I love French, even more so when I hear it spoken. No other tongue makes such a lovely music or conveys so well the spiritedness of its people. (Our French servant, Mariette, is as patriotic as
any Parisian I have met, wears a locket with a likeness of Napoleon, and mourns the Battle of Aboukir Bay, though she was not yet born when Egypt changed from French to English hands.)
I am enclosing my calling card as well as one from my companions, Charles and Selina Bracebridge. Our families write to us in care of the British consul, who then dispatches local runners for delivery. I trust that being chargés of the French government, your post will travel by diplomatic pouch. However it arrives, I hope you will let me know that this letter has reached you.
As I mentioned on the road, were it not for my levinge, my journey in Egypt would be listed among the great victories for their side in the annals of the insects. (What tiny ledgers those must be, inscribed on leaves or carved on daubs of mud to make petite earthen tablets. First commandment: Bite. Second commandment: Bite again.) English bugs are no match for the fleas, flies, mosquitoes, and other unnamed creatures that would feast on our poor hides the instant the sun sets.
I found this gadget, invented by a traveler to the East named M. Levinge, in my Murray guidebook.
It’s easy to make. All you need are two bedsheets, a piece of thin muslin to serve as a mosquito net, strong sewing thread (waxed twist is best), caning in three pieces to make a hoop, cotton twill tape, and a nail to suspend it from the ceiling. (I’m going to sketch it for you on a separate page.)
After entering the levinge through the opening at c, you pull the tape tight and tuck it under the mattress. You can sit or lie in this contrivance. Be advised: tight fastening is essential, if initially uncomfortable. You will soon accustom yourselves to the confined space and enjoy it like swaddled babes.

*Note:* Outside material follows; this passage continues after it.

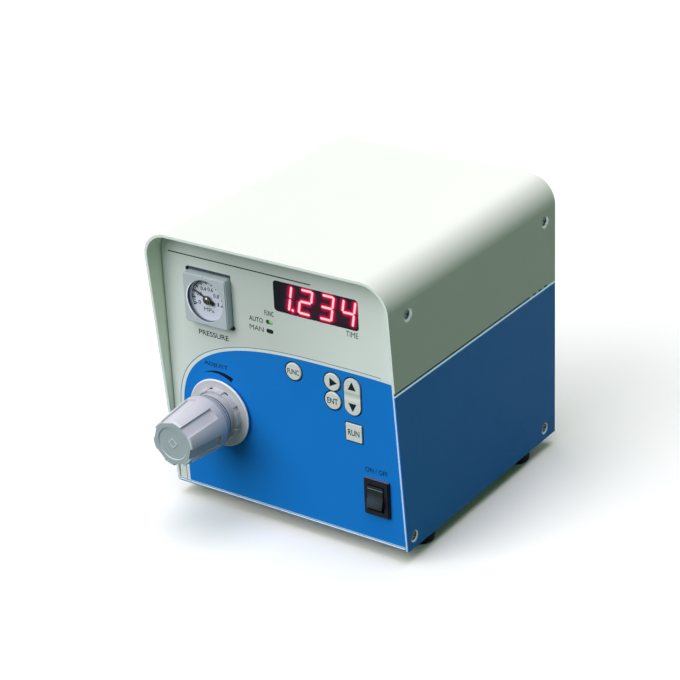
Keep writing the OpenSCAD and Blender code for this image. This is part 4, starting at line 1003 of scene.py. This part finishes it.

Florence withdrew a six-inch ruler from the desk and began her facsimile, copying directly from the Murray book, one of the forty-some volumes she carried with her. As always, when she wrote, her surroundings vanished, as did her body and the sensation of time passing. She was, therefore, surprised when she looked up from drawing to see that her maid was no longer resting on the opposite divan. Trout’s backside, encased in floral chintz like a cushion one might find plumped up in the corner of a horsehair sofa, filled the narrow passageway that led from the sleeping quarters to the stairs. She appeared to be inspecting the floor.